(Structured object records)
•••
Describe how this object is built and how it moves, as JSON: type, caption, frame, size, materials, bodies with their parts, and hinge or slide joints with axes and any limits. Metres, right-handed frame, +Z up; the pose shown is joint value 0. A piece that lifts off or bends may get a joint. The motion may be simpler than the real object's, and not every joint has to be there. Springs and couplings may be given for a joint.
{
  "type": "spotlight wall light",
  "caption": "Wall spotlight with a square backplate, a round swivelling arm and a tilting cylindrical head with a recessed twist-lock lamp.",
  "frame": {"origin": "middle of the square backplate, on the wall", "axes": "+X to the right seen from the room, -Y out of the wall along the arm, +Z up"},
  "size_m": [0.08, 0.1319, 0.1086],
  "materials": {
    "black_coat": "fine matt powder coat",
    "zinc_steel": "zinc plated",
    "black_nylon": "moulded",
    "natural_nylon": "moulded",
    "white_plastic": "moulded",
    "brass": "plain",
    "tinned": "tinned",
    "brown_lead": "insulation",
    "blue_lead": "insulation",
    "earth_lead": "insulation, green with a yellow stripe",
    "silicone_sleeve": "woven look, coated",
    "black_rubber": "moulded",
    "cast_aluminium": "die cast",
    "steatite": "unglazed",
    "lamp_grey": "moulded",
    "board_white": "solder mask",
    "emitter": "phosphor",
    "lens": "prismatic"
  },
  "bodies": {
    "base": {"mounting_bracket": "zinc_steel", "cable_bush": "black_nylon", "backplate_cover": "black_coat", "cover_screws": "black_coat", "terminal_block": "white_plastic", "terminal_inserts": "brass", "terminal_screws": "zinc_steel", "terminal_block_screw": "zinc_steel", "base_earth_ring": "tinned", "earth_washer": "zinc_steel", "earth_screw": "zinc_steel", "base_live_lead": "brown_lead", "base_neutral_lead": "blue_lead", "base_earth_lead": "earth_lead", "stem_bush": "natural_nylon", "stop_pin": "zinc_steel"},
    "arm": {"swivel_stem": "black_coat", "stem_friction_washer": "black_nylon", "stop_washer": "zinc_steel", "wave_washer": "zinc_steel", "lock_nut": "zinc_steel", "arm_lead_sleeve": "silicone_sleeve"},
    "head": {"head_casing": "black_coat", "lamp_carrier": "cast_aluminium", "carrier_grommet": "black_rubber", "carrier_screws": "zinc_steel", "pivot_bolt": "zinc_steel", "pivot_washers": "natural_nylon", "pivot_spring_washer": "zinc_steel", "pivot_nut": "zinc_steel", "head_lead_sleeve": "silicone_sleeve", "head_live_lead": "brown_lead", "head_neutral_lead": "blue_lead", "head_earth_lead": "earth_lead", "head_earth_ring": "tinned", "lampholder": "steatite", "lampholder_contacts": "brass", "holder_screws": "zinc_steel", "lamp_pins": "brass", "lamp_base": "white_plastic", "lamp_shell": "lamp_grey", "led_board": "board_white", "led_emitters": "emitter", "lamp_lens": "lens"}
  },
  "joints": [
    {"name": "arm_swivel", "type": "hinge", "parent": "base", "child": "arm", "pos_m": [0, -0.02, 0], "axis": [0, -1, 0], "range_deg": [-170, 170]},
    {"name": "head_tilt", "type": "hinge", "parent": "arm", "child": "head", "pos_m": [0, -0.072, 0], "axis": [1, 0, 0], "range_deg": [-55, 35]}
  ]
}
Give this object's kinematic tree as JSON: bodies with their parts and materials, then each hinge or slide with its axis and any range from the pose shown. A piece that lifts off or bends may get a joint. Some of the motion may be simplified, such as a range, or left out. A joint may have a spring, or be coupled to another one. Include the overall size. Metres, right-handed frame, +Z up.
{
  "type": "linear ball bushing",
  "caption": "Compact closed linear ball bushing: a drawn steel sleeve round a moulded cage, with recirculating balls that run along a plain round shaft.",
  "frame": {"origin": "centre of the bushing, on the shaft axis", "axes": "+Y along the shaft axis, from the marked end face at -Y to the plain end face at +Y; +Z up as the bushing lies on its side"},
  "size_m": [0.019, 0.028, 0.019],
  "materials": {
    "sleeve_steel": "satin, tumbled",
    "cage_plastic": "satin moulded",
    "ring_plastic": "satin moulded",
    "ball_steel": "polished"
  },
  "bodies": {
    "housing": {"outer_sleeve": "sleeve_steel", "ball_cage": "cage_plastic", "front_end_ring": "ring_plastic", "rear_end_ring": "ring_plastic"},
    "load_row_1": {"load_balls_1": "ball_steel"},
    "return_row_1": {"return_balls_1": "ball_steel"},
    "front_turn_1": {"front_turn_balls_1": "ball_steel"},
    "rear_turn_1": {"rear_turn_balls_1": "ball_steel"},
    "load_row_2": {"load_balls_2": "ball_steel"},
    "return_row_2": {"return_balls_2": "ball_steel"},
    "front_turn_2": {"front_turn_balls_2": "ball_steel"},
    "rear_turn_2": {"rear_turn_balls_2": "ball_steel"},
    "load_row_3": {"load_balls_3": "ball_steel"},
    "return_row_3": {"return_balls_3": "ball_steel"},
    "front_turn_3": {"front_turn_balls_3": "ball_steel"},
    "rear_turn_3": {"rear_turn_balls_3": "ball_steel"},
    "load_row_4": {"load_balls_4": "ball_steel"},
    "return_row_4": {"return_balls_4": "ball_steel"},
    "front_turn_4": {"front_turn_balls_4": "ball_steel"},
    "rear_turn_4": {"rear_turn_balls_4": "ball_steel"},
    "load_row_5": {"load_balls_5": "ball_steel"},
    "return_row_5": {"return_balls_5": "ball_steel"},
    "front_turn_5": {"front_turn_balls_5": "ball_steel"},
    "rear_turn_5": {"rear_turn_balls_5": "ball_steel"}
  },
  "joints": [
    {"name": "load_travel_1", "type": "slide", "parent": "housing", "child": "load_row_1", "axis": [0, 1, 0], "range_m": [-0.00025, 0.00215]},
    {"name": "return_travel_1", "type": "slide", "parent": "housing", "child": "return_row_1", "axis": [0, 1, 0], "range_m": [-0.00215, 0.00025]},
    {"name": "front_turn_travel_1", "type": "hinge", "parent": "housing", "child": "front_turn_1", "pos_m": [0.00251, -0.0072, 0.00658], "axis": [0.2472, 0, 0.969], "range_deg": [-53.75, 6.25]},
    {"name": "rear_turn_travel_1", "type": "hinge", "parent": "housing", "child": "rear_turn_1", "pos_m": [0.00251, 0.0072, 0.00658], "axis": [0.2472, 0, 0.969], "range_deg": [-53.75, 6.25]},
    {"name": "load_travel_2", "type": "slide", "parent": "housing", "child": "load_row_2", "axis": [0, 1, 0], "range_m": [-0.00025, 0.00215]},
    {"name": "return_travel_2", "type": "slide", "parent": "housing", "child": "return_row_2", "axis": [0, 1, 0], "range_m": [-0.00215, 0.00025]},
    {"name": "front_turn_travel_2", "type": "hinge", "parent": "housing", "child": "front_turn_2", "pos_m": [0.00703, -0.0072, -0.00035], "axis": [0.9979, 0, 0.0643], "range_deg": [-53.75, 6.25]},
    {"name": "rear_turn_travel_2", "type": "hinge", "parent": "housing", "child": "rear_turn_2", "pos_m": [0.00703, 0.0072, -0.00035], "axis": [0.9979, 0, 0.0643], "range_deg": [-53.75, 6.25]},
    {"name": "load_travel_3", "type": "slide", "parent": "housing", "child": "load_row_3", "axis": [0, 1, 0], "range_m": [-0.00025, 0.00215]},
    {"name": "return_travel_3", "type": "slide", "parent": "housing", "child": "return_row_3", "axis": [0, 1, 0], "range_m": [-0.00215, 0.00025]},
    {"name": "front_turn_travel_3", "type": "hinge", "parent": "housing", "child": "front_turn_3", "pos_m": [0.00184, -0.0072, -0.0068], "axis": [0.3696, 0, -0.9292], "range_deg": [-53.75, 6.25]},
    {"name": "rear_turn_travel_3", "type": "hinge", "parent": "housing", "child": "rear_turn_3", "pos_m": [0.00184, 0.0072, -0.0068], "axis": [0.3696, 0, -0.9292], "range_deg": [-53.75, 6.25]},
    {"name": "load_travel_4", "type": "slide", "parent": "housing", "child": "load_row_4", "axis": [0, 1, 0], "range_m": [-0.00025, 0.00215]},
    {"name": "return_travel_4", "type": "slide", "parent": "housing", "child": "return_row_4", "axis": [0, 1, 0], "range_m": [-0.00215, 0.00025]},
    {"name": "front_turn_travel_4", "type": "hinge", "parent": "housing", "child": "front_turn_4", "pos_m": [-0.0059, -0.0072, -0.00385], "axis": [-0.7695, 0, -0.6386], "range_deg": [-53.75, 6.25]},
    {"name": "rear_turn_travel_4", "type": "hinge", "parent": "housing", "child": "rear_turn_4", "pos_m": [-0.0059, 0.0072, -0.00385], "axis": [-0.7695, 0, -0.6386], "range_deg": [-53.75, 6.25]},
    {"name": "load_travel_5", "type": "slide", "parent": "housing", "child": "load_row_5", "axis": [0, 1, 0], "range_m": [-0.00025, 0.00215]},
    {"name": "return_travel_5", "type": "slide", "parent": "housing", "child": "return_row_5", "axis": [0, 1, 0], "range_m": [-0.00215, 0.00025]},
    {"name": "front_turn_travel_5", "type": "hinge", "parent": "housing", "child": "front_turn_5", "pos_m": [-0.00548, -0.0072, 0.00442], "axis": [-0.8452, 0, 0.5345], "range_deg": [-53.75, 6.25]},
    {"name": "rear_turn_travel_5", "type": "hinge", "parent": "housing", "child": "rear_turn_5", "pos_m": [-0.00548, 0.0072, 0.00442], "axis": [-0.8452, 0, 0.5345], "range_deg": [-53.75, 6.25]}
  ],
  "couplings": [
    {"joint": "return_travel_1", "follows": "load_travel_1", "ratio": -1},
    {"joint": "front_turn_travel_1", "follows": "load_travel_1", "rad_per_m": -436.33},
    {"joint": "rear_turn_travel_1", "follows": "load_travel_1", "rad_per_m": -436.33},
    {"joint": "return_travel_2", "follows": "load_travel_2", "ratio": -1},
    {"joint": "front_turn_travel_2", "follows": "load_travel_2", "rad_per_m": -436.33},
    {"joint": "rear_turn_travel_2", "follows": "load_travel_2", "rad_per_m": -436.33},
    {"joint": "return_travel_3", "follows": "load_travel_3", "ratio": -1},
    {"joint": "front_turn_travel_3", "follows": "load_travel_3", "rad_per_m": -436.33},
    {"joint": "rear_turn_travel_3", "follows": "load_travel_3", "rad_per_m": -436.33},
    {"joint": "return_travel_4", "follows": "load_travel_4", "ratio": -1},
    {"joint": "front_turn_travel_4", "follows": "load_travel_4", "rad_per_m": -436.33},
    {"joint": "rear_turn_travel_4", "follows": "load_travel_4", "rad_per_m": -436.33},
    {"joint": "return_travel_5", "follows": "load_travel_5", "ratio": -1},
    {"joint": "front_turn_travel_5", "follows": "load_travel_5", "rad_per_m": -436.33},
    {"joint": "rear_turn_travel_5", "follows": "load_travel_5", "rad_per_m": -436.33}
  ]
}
•••
**Direction**
Pull every line containing the word "lifts" out of the material.

**Result for this exercise**
Describe how this object is built and how it moves, as JSON: type, caption, frame, size, materials, bodies with their parts, and hinge or slide joints with axes and any limits. Metres, right-handed frame, +Z up; the pose shown is joint value 0. A piece that lifts off or bends may get a joint. The motion may be simpler than the real object's, and not every joint has to be there. Springs and couplings may be given for a joint.
Give this object's kinematic tree as JSON: bodies with their parts and materials, then each hinge or slide with its axis and any range from the pose shown. A piece that lifts off or bends may get a joint. Some of the motion may be simplified, such as a range, or left out. A joint may have a spring, or be coupled to another one. Include the overall size. Metres, right-handed frame, +Z up.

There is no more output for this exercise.